1 files changed, 57 insertions, 36 deletions
diff --git a/textproc/split-thai/files/README.txt b/textproc/split-thai/files/README.txt
index 7b91f97fb9a..7480d4b4c2a 100644
--- a/textproc/split-thai/files/README.txt
+++ b/textproc/split-thai/files/README.txt
@@ -1,49 +1,70 @@
-This is a collection of utilities to separate Thai words by spaces
-(word tokenization).  They can separate stdin, files, or text as
-arguments.  It includes 3 separate utilities:
+NAME
+     st-emacs
+     st-icu
+     st-swath
 
-st-emacs:  emacs-script using emacs lisp thai-word library
-           https://www.gnu.org/software/emacs/
-st-icu:    basic C++ program using the ICU library
-           http://site.icu-project.org/
-st-swath:  sh script wrapper to simplfy args to the swath program
-           https://linux.thai.net/projects/swath
+SYNOPSIS
+     st-emacs|st-icu|st-swath [filename|text1 text2 ...|'blank']
 
-All scripts should be able to take a filename, stdin, or arguments as
-input, e.g., :
+DESCRIPTION
+     This package is a collection of utilities to separate Thai words
+     by spaces (word tokenization).  They can separate stdin, files,
+     or text as arguments.  It includes 3 separate utilities:
 
+     st-emacs:  emacs-script using emacs lisp thai-word library
+                https://www.gnu.org/software/emacs/
+     st-icu:    basic C++ program using the ICU library
+                http://site.icu-project.org/
+     st-swath:  sh script wrapper to simplfy args to the swath program
+                https://linux.thai.net/projects/swath
+
+EXAMPLES
+      split one or more text strings
       # st-swath แมวและหมา
-or
-      # echo "แมวและหมา" | st-swath
-or      
-      # st-swath < thaifile.txt
-or
       # st-swath "แมวหมา" พ่อและแม่
       
-You will most likely need to set LC_ALL or LC_CTYPE to an approriate
-unicode value, e.g., en_US.UTF-8 or C.UTF-8, in the environment for
-them to work properly.  These tools are setup to only support UTF-8
-encodings.
+      read stdin
+      # echo "แมวและหมา" | st-swath
+
+      read from a file
+      # st-swath < thaifile.txt
+      # st-swath somefile.txt
+
+      They can also read directly from stdin
+      # st-icu
+        แมวหมา   (typed in)
+        แมว หมา  (output line by line)
+
+ENVIRONMENT
+     You will most likely need to set the environment variables LC_ALL
+     or LC_CTYPE for proper unicode handling, e.g., en_US.UTF-8 or
+     C.UTF-8.  These tools are only setup to handle UTF-8 encodings.
 
-Note that it is not possible to split Thai words 100% accurately
-without context and meaning.  These programs use dictionary-based word
-splitting.
+EXIT STATUS
+     0 for success, non zero otherwise
 
-Also included in the package is a combined thai word dictionary and
-corresponding .tri file, and emacs lisp .el file for reading and
-dumping out dictionary files.
+NOTES
+     Note that it is not possible to split Thai words 100% accurately
+     without context and meaning.  All these programs use
+     dictionary-based word splitting.
 
-st-emacs and st-swath are setup to use the combined dictionary with
-words from the emacs 'thai-word library, swath dictionary words, and
-the icu thai library words.
+     Also included in the package is a combined thai word dictionary
+     and corresponding .tri file, and emacs lisp .el files for reading
+     and dumping out dictionary files.
 
-st-icu uses its own built in library.  To customise the icu
-dictionary, you apparently would have to modify
-  icu4c/source/data/brkitr/dictionaries/thaidict.txt
-and rebuild icu library, and then rebuild the whole thing.
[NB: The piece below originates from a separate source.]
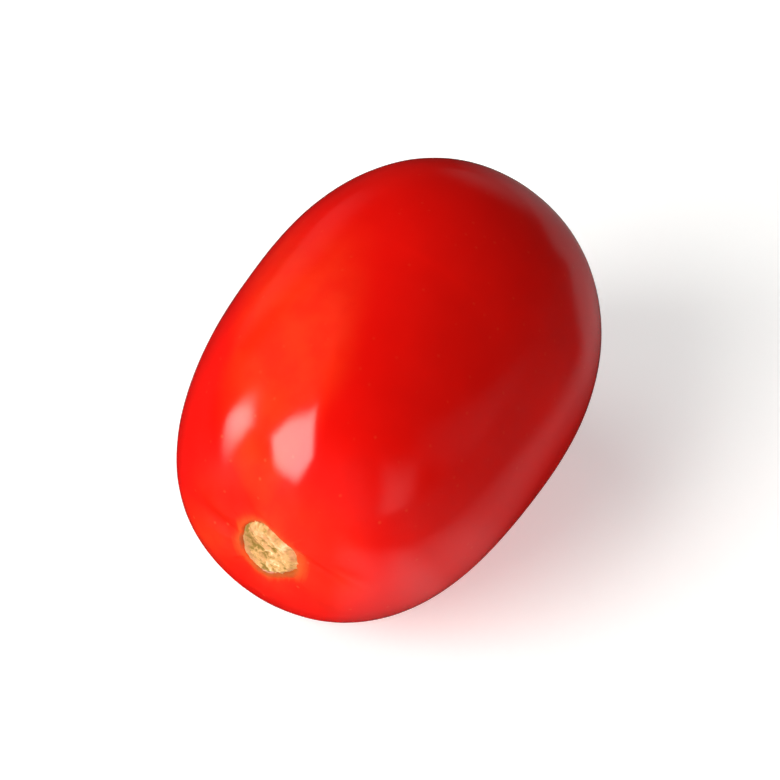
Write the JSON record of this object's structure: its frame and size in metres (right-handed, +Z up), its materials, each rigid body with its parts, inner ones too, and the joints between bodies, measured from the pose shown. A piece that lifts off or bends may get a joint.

+     st-emacs and st-swath are setup to use the combined dictionary
+     with words from the emacs 'thai-word library, swath dictionary
+     words, and the icu thai library words.
 
-There is also 
+     st-icu uses its own built in library.  To customise the icu
+     dictionary, you apparently would have to modify
+     icu4c/source/data/brkitr/dictionaries/thaidict.txt and then
+     rebuild the whole library.
 
-See also swath(1), libthai(1), emacs(1), locale(1), uconv(1), iconv(1)
+SEE ALSO
+     swath(1), libthai(1), emacs(1), locale(1), uconv(1), iconv(1)
 
-TODO - fix st-icu to use all the combined dictionary words.
+BUGS
+     st-icu should also use the combined dictionary words.
+     st-emacs and st-icu don't always split thai numbers well.
+     this file should be converted to a proper manpage.